General information
- Type: Two/three seat cabin monoplane
- National origin: USSR
- Designer: Vladislav Gribovsky
- Number built: 1

History
- First flight: 1936

= Gribovsky G-21 =

The Gribovsky G-21 (ГРИБОВСКИЙ Г-21) was a single engine cabin monoplane designed and built in the USSR in the mid-1930s. Intended for touring and civil utility rôles, only one was completed.

==Design and development==
The G-21 had much in common with that of the earlier G-15, a two-seat touring aircraft, with a two spar wing of similar construction and geometry and a monocoque fuselage. The G-15's side-by-side cockpit was replaced with an enclosed cabin able to seat two or three. Suggested rôles included that of air ambulance.

Like the G-15 it had a completely plywood covered wing centre section which was an integral part of the fuselage. The outer wing panels were ply covered from the leading edge back to the rear spar, with the rest fabric covered. In plan the wings were strongly tapered, mostly on the trailing edges, and ended in long, elliptical tips. Its automatic leading edge slats were interconnected through the fuselage with a steel tube and its ailerons were slotted.

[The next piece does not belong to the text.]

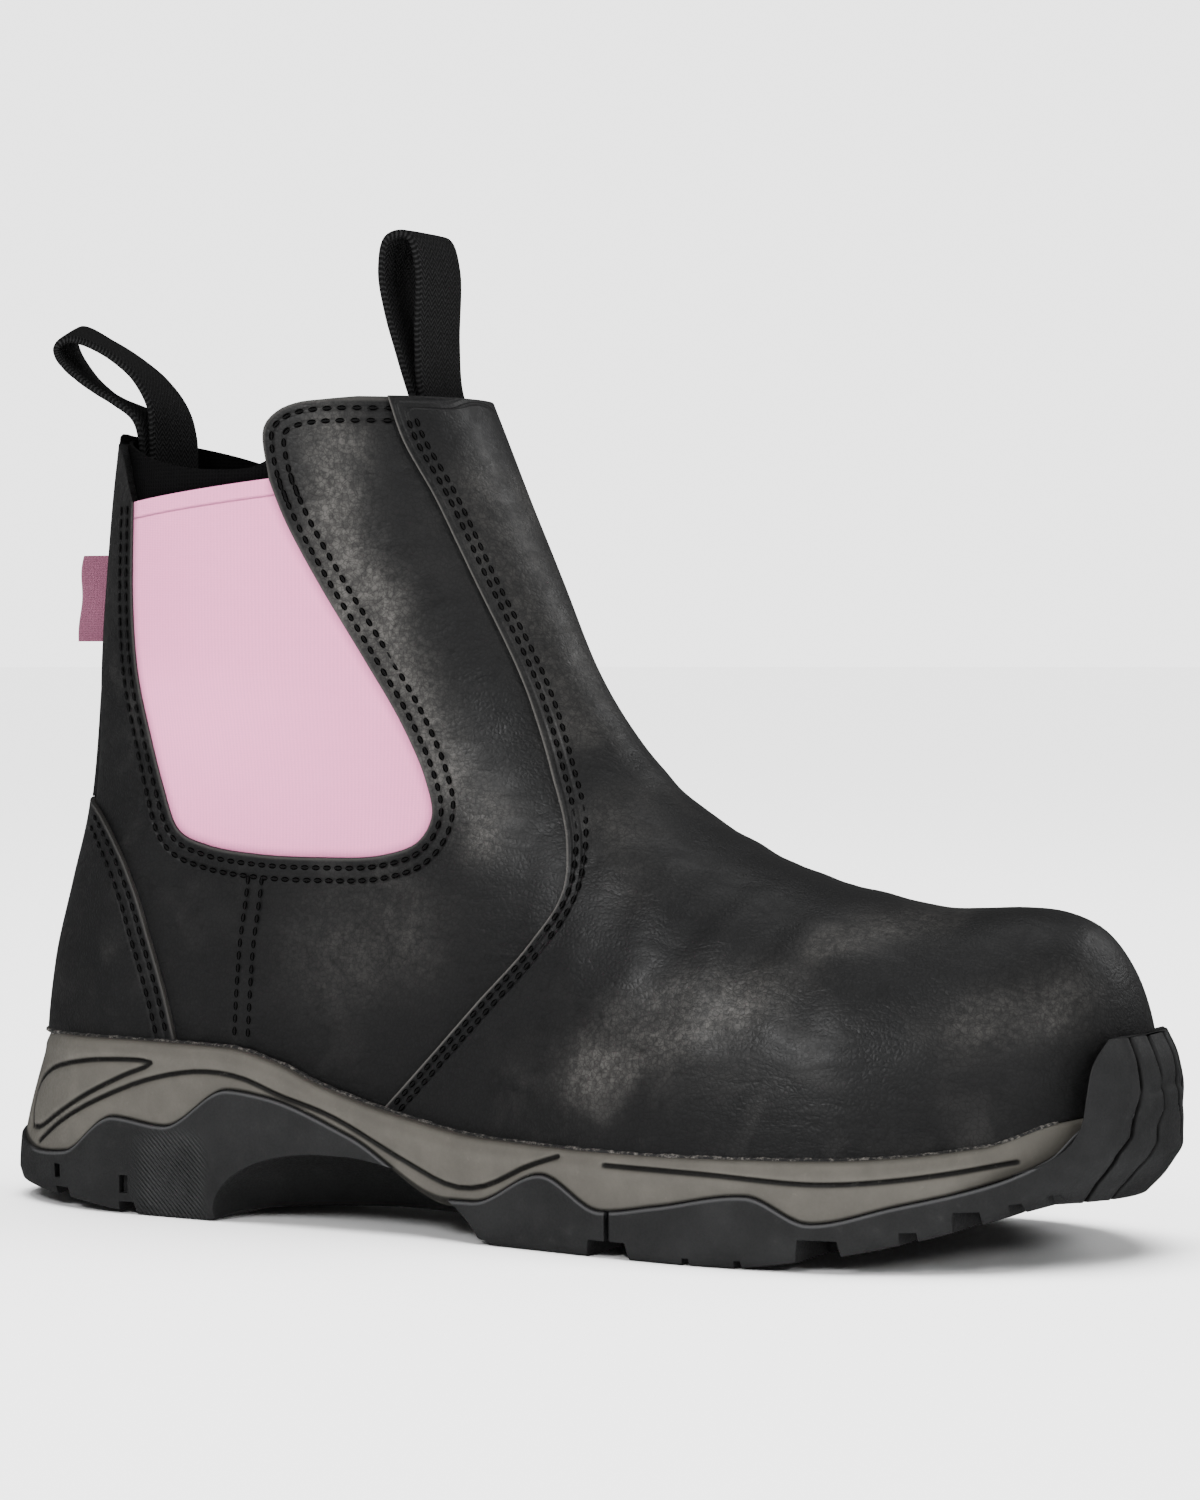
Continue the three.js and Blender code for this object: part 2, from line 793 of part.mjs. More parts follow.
// Part of a seam above the rim, down to the point where it meets the rim
function seamAboveRim(shares) {
  const seam = smoothPoints(upperPoints(shares), seamSteps);
  const above = (point) => point.y - rimAt(point.x) - ledgeGap;
  const foot = seam.findIndex((point) => above(point) < 0);
  const last = seam[foot - 1];
  const share = above(last) / (above(last) - above(seam[foot]));
  return [...seam.slice(0, foot), last.clone().lerp(seam[foot], share)];
}

function overlayShell() {
  return formShell(clearance, clearance + overlayPly);
}

function makeVamp() {
  const cut = seamAboveRim(vampSeam);
  const front = soleLength + outreach;
  const rim = rimPoints(cut.at(-1).x, front).slice(1);
  const region = [...cut, ...rim, new THREE.Vector2(front, aboveBoot)];
  region.push(new THREE.Vector2(cut[0].x, aboveBoot));
  return toGeometry(overlayShell().intersect(sidePrism(region)));
}

function makeHeelCounter() {
  const cut = seamAboveRim(counterSeam).reverse();
  const rim = rimPoints(-outreach, cut[0].x).slice(0, -1);
  const region = [...rim, ...cut, new THREE.Vector2(-outreach, cut.at(-1).y)];
  return toGeometry(overlayShell().intersect(sidePrism(region)));
}

const stripFoot = counterSeam[0][1] * collarHeight + clearance;
const stripReachShare = 0.2;

function makeBackStrip() {
  const half = backStripWidth / 2;
  const low = new THREE.Vector3(-outreach, -half, stripFoot);
  const high = new THREE.Vector3(soleLength * stripReachShare, half, aboveBoot);
  return toGeometry(overlayShell().intersect(boxBetween(low, high)));
}

// Sole
const overlap = 0.1;
const coreInset = outsoleProud + outsoleWall;
const archRise = [0.19, 0.25];
const archFall = [0.44, 0.5];
const toeBevelGrowth = 3;
const toeBevelBlend = [0.9, 1];
const sideBevelShare = 0.3;

function outsoleCore(x) {
  const share = x / soleLength;
  const arch = smoothStep(...archRise, share) * (1 - smoothStep(...archFall, share));
  const top = outsoleTopAt(x) - coreCover;
  return mix(Math.min(groundAt(x) + outsoleFloor, top), top, arch);
}

function makeOutsoleBody() {
  const growth = (x) => toeBevelGrowth * smoothStep(...toeBevelBlend, x / soleLength);
  const toeBevel = (x) => soleBevel * (1 + growth(x));
  const lowSide = (x) => Math.min(groundAt(x) + sideFoot, outsoleTopAt(x) - sideLedge);
  const rings = [
    soleRing(toeBevel, groundAt),
    soleRing((x) => toeBevel(x) * sideBevelShare, lowSide),
    soleRing(() => 0, (x) => outsoleTopAt(x) - topBevel),
    soleRing(() => topBevelInset, outsoleTopAt),
    soleRing(() => coreInset, outsoleTopAt),
    soleRing(() => coreInset + coreDraft, outsoleCore),
  ];
  return toSolid(loftRings(rings, "capped", "backward"));
}

// Hollow under the arch, deeper towards the heel's front edge
const scoopHalfShare = 0.128;
const scoopPlace = 0.367;
const scoopLean = 0.25;

function makeArchScoop(side) {
  const geometry = new THREE.SphereGeometry(1, ...scoopSegments);
  geometry.scale(scoopHalfShare * soleLength, archScoopReach, archScoopHeight);
  const shear = new THREE.Matrix4().makeShear(0, -scoopLean, 0, 0, 0, 0);
  geometry.applyMatrix4(shear);
  const edge = soleEdge(scoopPlace, side).y;
  geometry.translate(scoopPlace * soleLength, edge + side * scoopOffset, 0);
  return toSolid(geometry);
}

const lugDraft = 0.35;

function makeLugCuts() {
  const cuts = [];
  const belowGround = -outreach / 2;
  for (const side of [-1, 1]) {
    for (const channel of lugChannels) {
      const middle = (channel.from + channel.to) / 2;
      const edge = soleEdge(middle, side).y;
      const inner = edge - side * sideLugReach;
      const outer = edge + side * sideLugReach;
      const depth = channel.depth * lugDepth;
      const top = groundAt(middle * soleLength) + depth;
      const slope = depth * lugDraft;
      const outline = [
        new THREE.Vector2(channel.from * soleLength - slope, belowGround),
        new THREE.Vector2(channel.to * soleLength + slope, belowGround),
        new THREE.Vector2(channel.to * soleLength - slope, top),
        new THREE.Vector2(channel.from * soleLength + slope, top),
      ];
      cuts.push(sidePrism(outline, Math.min(inner, outer), Math.max(inner, outer)));
    }
    for (const slit of sideSlits) {
      const edge = soleEdge(slit.along, side).y;
      const inner = edge - side * slitDepth;
      const outer = edge + side * outreach;
      const x = slit.along * soleLength;
      const low = new THREE.Vector3(x - slitWidth / 2, Math.min(inner, outer), slit.foot * rimHeight);
      const high = new THREE.Vector3(x + slitWidth / 2, Math.max(inner, outer), slit.top * rimHeight);
      cuts.push(boxBetween(low, high));
    }
  }
  return cuts;
}

// Zigzag tread between the side lugs, cut as slanting channels that follow the ground line
const treadTurn = 0.3;
const treadSink = 0.1;

function makeTreadCuts() {
  const cuts = [];
  for (const [i, along] of treadBars.entries()) {
    const outer = soleEdge(along, -1).y + sideLugReach;
    const inner = soleEdge(along, 1).y - sideLugReach;
    const x = along * soleLength;
    const reach = (inner - outer) / 2;
    const slope = (groundAt(x + treadWidth) - groundAt(x - treadWidth)) / (2 * treadWidth);
    const geometry = new THREE.BoxGeometry(treadWidth, 2 * reach, 2 * lugDepth);
    geometry.rotateZ(i % 2 === 0 ? treadTurn : -treadTurn);
    geometry.rotateY(-Math.atan(slope));
    geometry.translate(x, (outer + inner) / 2, groundAt(x) - lugDepth * treadSink);
    cuts.push(toSolid(geometry));
  }
  return cuts;
}

function makeToeBumper() {
  const rings = bumperSection.map((row) =>
    soleRing(() => row.inset * bumperPly, () => row.up * bumperHeight),
  );
  const blank = toSolid(loftRings(rings, "capped"));
  const rear = bumperRear.map((row) => new THREE.Vector2(row.along * soleLength, row.up * bumperHeight));
  const front = soleLength + outreach;
  const region = [
    ...smoothPoints(rear, seamSteps).reverse(),
    new THREE.Vector2(front, bumperRear[0].up * bumperHeight),
    new THREE.Vector2(front, bumperHeight),
  ];
  const covered = clearance + overlayPly + clearance;
  const blocked = formBody(covered).add(midsoleEnvelope());
  return blank.intersect(sidePrism(region)).subtract(blocked);
}

function makeOutsole() {
  const cuts = [makeArchScoop(-1), makeArchScoop(1), ...makeLugCuts(), ...makeTreadCuts()];
  let solid = makeOutsoleBody().add(makeToeBumper());
  for (const cut of cuts) solid = solid.subtract(cut);
  return toGeometry(solid);
}

// The midsole fills the outsole, and its cup holds the upper's foot
const toeWrap = [0.88, 0.935];

function midsoleSideInset(x) {
  return mix(outsoleProud, coreInset + clearance, smoothStep(...toeWrap, x / soleLength));
}

function ringAtHeight(distance, heightAt) {
  const [foot, next] = offsetRows(distance);
  return foot.map((point, k) => {
    const share = (heightAt(point.x) - point.z) / (next[k].z - point.z);
    return point.clone().lerp(next[k], share);
  });
}

function cupRing(heightAt) {
  const corners = ringAtHeight(clearance, heightAt);
  return corners.flatMap((point, k) => {
    const after = corners[(k + 1) % corners.length];
    return [point, point.clone().lerp(after, 0.5)];
  });
}

function midsoleOuterRings(grow) {
  const coreTop = (x) => Math.min(outsoleTopAt(x) + ledgeGap, rimAt(x) - 2 * rimBevel);
  const side = (x) => midsoleSideInset(x) - grow;
  const core = () => coreInset + clearance - grow;
  return [
    soleRing(core, (x) => outsoleCore(x) + clearance - grow),
    soleRing(core, (x) => coreTop(x) - grow),
    soleRing(side, (x) => coreTop(x) - grow),
    soleRing(side, (x) => rimAt(x) - rimBevel),
    soleRing((x) => side(x) + rimBevel, (x) => rimAt(x) + grow),
  ];
}

function midsoleEnvelope() {
  return toSolid(loftRings(midsoleOuterRings(clearance + overlap), "capped"));
}

function makeMidsole() {
  const rings = [
    ...midsoleOuterRings(0),
    cupRing(rimAt),
    cupRing(cupFloorAt),
  ];
  return toGeometry(toSolid(loftRings(rings, "capped")));
}

// The insole lies on the cup's floor inside the upper's wall
function makeInsole() {
  const inside = -leatherWall - clearance;
  const low = ringAtHeight(inside, (x) => cupFloorAt(x) + ledgeGap);
  const high = ringAtHeight(inside, (x) => cupFloorAt(x) + ledgeGap + insoleThickness);
  return loftRings([low, high], "capped");
}

// Webbing bent along a line in the side view
function makeWebbing(line, anchor) {
  const half = webbingWidth / 2;
  const middle = new THREE.CatmullRomCurve3(
    line.map(
      (row) => new THREE.Vector3(anchor.x + row.along * soleLength, 0, anchor.y + row.up * collarHeight),
    ),
  );
  const edge = new THREE.CatmullRomCurve3(
    line.map((row) => new THREE.Vector3(-row.turn * half, half, -row.drop * half)),
  );
  const steps = 2 * (line.length - 1);
  const rings = [];
  for (let i = 0; i <= steps; i += 1) {
    const centre = middle.getPoint(i / steps);
    const across = edge.getPoint(i / steps);
    const thick = middle.getTangent(i / steps).cross(across).setLength(webbingPly / 2);
    rings.push([
      centre.clone().sub(across).sub(thick),
      centre.clone().add(across).sub(thick),
      centre.clone().add(across).add(thick),
      centre.clone().sub(across).add(thick),
    ]);
  }
  return loftRings(rings, "capped");
}

function makeFrontLoop() {
  const anchor = new THREE.Vector2(instepProfile.at(-1).along * soleLength, collarHeight);
  return makeWebbing(frontLoopLine, anchor);
}

function makeBackLoop() {
  return makeWebbing(backLoopLine, collarBack);
}

// Folded cloth tab standing out from the back strip
function makeHeelTab() {
  const reach = clearance + overlayPly + clearance;
  const low = tabMiddle - tabHeight / 2;
  const high = tabMiddle + tabHeight / 2;
  const outline = [
    new THREE.Vector2(shaftBack(low) - reach - tabReach, low),
    new THREE.Vector2(shaftBack(low) - reach, low),
    new THREE.Vector2(shaftBack(high) - reach, high),
    new THREE.Vector2(shaftBack(high) - reach - tabReach, high),
  ];
  return toGeometry(sidePrism(outline, -tabPly / 2, tabPly / 2));
}

// Materials
function material(colour, roughness) {
  return new THREE.MeshStandardMaterial({ color: colour, roughness, metalness: 0 });
}

// Assembly, with the origin under the middle of the sole
const boot = new THREE.Group();
const outsoleGeometry = makeOutsole();
outsoleGeometry.computeBoundingBox();
const soleMiddle = outsoleGeometry.boundingBox.getCenter(new THREE.Vector3());

function addPiece(name, geometry, surface) {
  const mesh = new THREE.Mesh(geometry, surface);
  mesh.name = name;
  mesh.position.set(-soleMiddle.x, -soleMiddle.y, 0);
  boot.add(mesh);
}

addPiece("outsole", outsoleGeometry, material(rubberColour, 0.75));
addPiece("midsole", makeMidsole(), material(midsoleColour, 0.8));
addPiece("insole", makeInsole(), material(insoleColour, 0.9));
addPiece("upper", makeUpper(), material(leatherColour, 0.55));
addPiece("vamp_overlay", makeVamp(), material(leatherColour, 0.5));
addPiece("heel_counter", makeHeelCounter(), material(leatherColour, 0.5));
addPiece("back_strip", makeBackStrip(), material(leatherColour, 0.55));
addPiece("gore_outer", makeGore(-1), material(elasticColour, 0.9));
addPiece("gore_inner", makeGore(1), material(elasticColour, 0.9));
addPiece("pull_loop_front", makeFrontLoop(), material(webbingColour, 0.9));
addPiece("pull_loop_back", makeBackLoop(), material(webbingColour, 0.9));
addPiece("heel_tab", makeHeelTab(), material(tabColour, 0.85));

export default boot;
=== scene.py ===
"""Dressed model of a right pull-on work boot, laid out as an add-on and run as a script."""

import math

import bpy
import numpy as np
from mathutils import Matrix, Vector
from mathutils.kdtree import KDTree


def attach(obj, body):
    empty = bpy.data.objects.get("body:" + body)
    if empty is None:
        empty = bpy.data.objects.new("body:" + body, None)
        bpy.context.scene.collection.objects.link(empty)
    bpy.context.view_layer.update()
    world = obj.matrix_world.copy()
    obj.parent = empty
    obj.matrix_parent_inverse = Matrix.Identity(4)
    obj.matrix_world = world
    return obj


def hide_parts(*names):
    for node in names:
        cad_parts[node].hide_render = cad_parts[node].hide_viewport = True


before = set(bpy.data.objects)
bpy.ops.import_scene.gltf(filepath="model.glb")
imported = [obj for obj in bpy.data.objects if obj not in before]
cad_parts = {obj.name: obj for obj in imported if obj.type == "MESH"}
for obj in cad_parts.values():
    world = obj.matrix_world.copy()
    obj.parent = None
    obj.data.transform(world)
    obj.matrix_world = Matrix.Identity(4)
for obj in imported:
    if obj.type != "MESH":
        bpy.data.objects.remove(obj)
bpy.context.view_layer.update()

bl_info = {
    "name": "Pull-on work boot",
    "version": (1, 0, 0),
    "blender": (4, 5, 0),
    "location": "View3D > Sidebar > Boot",
    "description": "Builds a leather pull-on boot with elastic gores around its packed solids",
    "category": "Object",
}

# Driving sizes in millimetres, as the solids have them
SOLE_LENGTH = 286
HEEL_FLARE = 6
SOLE_WIDTH = 103
RIM_HEIGHT = 41
TOE_HEIGHT = 74
COLLAR_HEIGHT = 190
HEEL_FORM_WIDTH = 63
BALL_FORM_WIDTH = 94
SHAFT_WIDTH = 73
LEATHER_WALL = 2.4
CUP_DEPTH = 6
CLEARANCE = 0.3
BUMPER_HEIGHT = 49
BUMPER_PLY = 3.4
WEBBING_WIDTH = 20
SOLE_MIDDLE = np.array([141.124, 0.686, 0.0])
NEAR, FAR = -1, 1

# How far cutters reach past the boot
SIDE_REACH = 90
OPEN_TOP = 1.3 * COLLAR_HEIGHT
CUT_FOOT, CUT_REACH = -5, 8

# Plies of the upper: lifts of the inner and the outer face from the upper's own outer face
UPPER_FACES = (-LEATHER_WALL, 0.0)
OVERLAY_FACES = (0.05, 1.45)
COUNTER_FACES = (0.05, 1.4)
GORE_FACES = (-2.2, -0.45)
LINING_FACES = (-3.3, -2.5)
STRIP_HALF_WIDTH = 9
STRIP_REACH = 0.2 * SOLE_LENGTH
PLY_FOOT_LIFT = 0.1
LINING_FOOT = 42
WEBBING_PLY = 1.8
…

The G-21 was powered by a five-cylinder 150 hp M-11Ye radial engine, installed with its cylinders projecting out of the smooth cowling for cooling and driving a two blade propeller. Behind the engine the fuselage was smoothly ply covered. The front of the cabin was over the leading edge, with panelled glazing that extended aft to about three-quarters chord. The G-21's cabin roof line extended rearwards unbroken, tapering only slightly to the tail, where a forward set, mid-fuselage mounted tailplane was braced on each side by a single strut to the fin-fuselage junction. The fin and unbalanced rudder had a curved profile; the rudder was broad and extended down to the keel.

The G-21 had a tail skid undercarriage; like the G-15, its legs were attached to the end of the wing centre section with wheels mostly enclosed in large round profile spats. The tail skid was also faired.

It made its first flight in 1936. Equipped with extra fuel tanks, it made several notable long distance flights.